= Short problem =
From the listing below, copy only the lines running from the line that contains "Reconstruct the object" to the line that contains "spine_crown = 1.5; // [0.5:0.1:2.5]", both included.

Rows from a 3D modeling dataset
******

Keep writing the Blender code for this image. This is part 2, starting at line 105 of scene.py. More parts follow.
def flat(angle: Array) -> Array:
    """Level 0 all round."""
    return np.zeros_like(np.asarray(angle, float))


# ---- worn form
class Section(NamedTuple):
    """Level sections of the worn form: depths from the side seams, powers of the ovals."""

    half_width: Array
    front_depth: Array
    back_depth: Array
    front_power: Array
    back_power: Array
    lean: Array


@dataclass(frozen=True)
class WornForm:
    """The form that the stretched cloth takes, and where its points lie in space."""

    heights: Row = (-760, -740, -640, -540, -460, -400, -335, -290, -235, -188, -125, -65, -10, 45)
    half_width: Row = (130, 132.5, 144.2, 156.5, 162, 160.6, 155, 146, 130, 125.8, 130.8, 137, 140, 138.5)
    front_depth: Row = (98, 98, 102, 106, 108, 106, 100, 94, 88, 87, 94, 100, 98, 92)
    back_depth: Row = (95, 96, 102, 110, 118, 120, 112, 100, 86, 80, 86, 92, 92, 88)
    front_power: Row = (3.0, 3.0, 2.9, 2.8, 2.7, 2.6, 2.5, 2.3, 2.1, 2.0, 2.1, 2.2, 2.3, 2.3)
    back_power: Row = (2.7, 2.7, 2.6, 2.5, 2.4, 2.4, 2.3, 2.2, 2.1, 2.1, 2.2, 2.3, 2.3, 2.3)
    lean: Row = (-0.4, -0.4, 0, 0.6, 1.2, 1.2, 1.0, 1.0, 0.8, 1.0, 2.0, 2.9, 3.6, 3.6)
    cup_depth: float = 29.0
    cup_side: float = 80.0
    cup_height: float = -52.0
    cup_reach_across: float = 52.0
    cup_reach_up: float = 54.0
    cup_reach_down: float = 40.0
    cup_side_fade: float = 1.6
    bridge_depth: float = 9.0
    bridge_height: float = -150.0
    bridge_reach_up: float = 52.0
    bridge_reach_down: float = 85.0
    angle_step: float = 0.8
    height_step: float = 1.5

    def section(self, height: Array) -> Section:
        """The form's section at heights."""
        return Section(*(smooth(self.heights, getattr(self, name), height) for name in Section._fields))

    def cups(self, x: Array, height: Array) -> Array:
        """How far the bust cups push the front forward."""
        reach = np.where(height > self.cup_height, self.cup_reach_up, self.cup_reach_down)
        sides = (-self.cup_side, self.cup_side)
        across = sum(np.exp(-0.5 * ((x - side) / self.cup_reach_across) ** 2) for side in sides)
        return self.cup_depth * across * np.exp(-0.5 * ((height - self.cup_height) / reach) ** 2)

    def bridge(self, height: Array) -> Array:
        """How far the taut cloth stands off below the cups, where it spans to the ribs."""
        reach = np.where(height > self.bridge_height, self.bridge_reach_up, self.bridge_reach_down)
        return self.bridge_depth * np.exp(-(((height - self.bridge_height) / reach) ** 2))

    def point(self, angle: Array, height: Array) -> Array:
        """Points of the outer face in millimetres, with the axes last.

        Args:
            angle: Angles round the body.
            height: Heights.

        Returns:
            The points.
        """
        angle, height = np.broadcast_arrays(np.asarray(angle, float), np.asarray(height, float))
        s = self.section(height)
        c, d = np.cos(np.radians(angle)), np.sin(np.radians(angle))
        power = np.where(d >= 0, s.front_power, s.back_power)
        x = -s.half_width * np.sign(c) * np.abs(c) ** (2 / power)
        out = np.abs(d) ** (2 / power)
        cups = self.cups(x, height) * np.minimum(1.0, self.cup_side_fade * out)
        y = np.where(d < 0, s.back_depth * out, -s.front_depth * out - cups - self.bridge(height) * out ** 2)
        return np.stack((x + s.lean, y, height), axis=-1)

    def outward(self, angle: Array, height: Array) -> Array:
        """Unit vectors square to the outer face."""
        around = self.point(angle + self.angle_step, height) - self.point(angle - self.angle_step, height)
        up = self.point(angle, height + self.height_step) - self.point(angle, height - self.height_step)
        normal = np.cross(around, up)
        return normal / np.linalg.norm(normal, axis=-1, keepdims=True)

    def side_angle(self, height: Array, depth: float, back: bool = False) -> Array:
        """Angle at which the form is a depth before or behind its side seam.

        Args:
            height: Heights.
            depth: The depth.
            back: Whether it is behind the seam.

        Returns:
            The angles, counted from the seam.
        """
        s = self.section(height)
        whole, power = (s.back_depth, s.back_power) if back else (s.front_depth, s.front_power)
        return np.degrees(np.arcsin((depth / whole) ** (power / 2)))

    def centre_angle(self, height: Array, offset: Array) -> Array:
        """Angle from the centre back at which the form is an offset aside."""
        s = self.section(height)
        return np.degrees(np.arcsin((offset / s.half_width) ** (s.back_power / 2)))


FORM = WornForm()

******

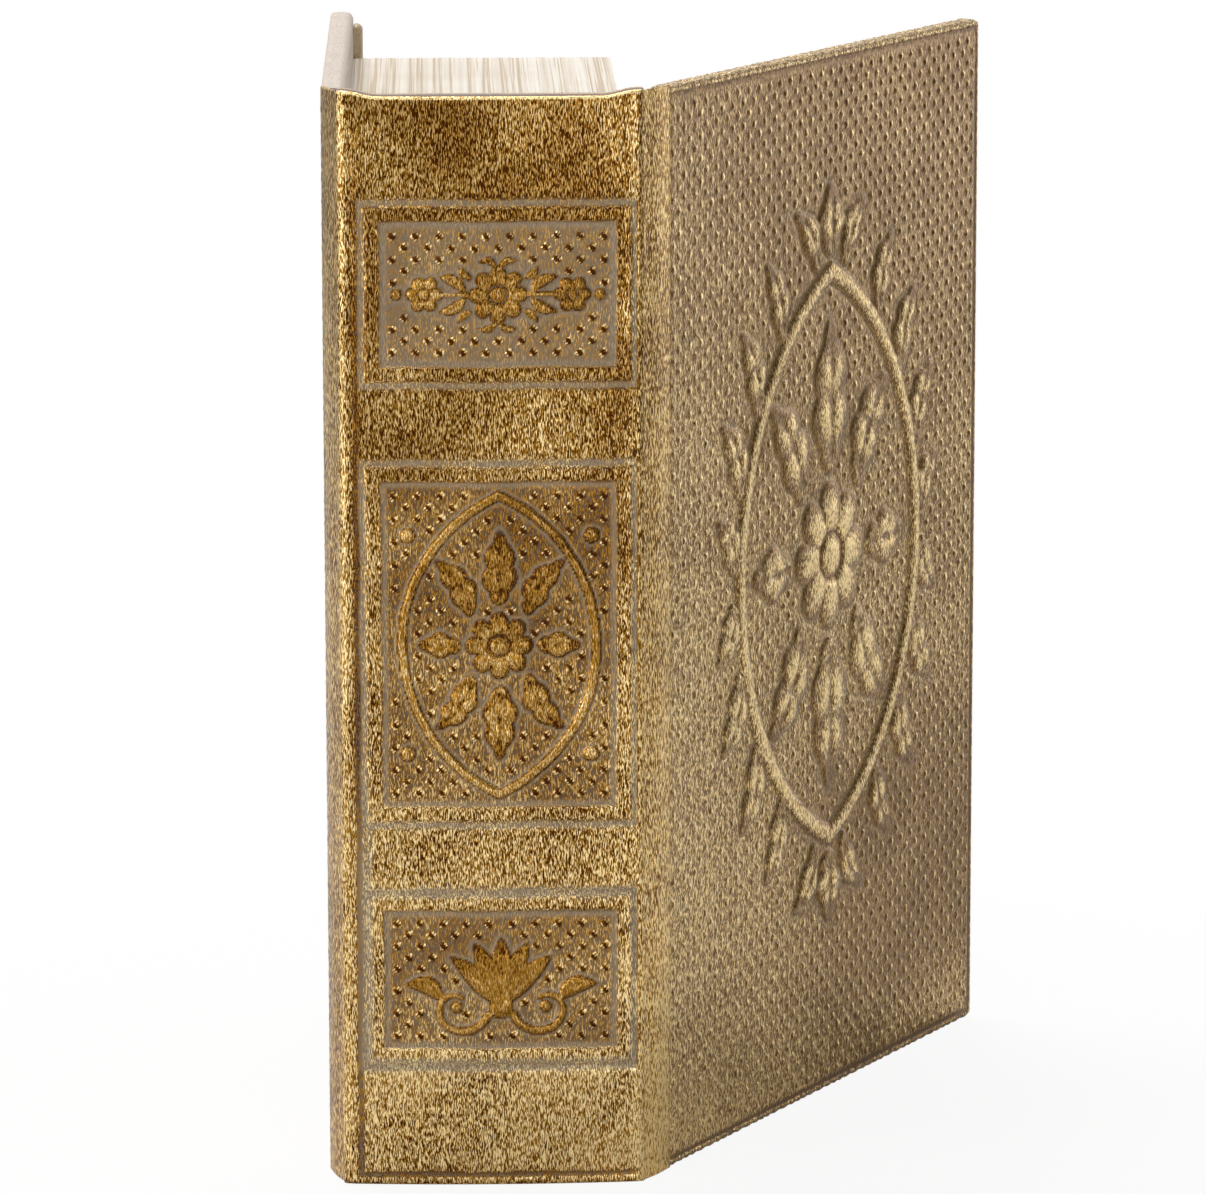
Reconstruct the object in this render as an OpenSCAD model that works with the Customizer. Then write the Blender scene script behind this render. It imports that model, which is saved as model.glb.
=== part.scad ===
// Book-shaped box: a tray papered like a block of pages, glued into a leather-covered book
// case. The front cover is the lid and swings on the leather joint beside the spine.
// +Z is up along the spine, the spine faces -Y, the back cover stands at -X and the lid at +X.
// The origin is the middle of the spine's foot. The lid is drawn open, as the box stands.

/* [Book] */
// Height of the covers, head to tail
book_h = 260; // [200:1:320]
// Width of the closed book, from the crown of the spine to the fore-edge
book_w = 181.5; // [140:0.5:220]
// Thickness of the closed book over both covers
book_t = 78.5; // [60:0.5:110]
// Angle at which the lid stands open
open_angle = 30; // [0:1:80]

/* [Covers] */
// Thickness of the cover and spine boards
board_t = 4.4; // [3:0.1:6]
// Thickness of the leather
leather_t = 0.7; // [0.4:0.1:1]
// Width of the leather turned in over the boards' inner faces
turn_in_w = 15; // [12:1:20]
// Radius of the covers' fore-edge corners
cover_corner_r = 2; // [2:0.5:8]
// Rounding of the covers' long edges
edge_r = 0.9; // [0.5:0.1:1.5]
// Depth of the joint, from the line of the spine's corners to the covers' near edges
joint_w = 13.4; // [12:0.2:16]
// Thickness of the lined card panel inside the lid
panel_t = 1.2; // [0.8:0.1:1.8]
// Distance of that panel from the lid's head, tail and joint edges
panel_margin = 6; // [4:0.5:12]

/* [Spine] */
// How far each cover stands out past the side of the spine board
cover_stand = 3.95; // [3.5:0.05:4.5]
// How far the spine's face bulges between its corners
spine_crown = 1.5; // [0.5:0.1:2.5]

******

= Correct answer =
Reconstruct the object in this render as an OpenSCAD model that works with the Customizer. Then write the Blender scene script behind this render. It imports that model, which is saved as model.glb.
=== part.scad ===
// Book-shaped box: a tray papered like a block of pages, glued into a leather-covered book
// case. The front cover is the lid and swings on the leather joint beside the spine.
// +Z is up along the spine, the spine faces -Y, the back cover stands at -X and the lid at +X.
// The origin is the middle of the spine's foot. The lid is drawn open, as the box stands.

/* [Book] */
// Height of the covers, head to tail
book_h = 260; // [200:1:320]
// Width of the closed book, from the crown of the spine to the fore-edge
book_w = 181.5; // [140:0.5:220]
// Thickness of the closed book over both covers
book_t = 78.5; // [60:0.5:110]
// Angle at which the lid stands open
open_angle = 30; // [0:1:80]

/* [Covers] */
// Thickness of the cover and spine boards
board_t = 4.4; // [3:0.1:6]
// Thickness of the leather
leather_t = 0.7; // [0.4:0.1:1]
// Width of the leather turned in over the boards' inner faces
turn_in_w = 15; // [12:1:20]
// Radius of the covers' fore-edge corners
cover_corner_r = 2; // [2:0.5:8]
// Rounding of the covers' long edges
edge_r = 0.9; // [0.5:0.1:1.5]
// Depth of the joint, from the line of the spine's corners to the covers' near edges
joint_w = 13.4; // [12:0.2:16]
// Thickness of the lined card panel inside the lid
panel_t = 1.2; // [0.8:0.1:1.8]
// Distance of that panel from the lid's head, tail and joint edges
panel_margin = 6; // [4:0.5:12]

/* [Spine] */
// How far each cover stands out past the side of the spine board
cover_stand = 3.95; // [3.5:0.05:4.5]
// How far the spine's face bulges between its corners
spine_crown = 1.5; // [0.5:0.1:2.5]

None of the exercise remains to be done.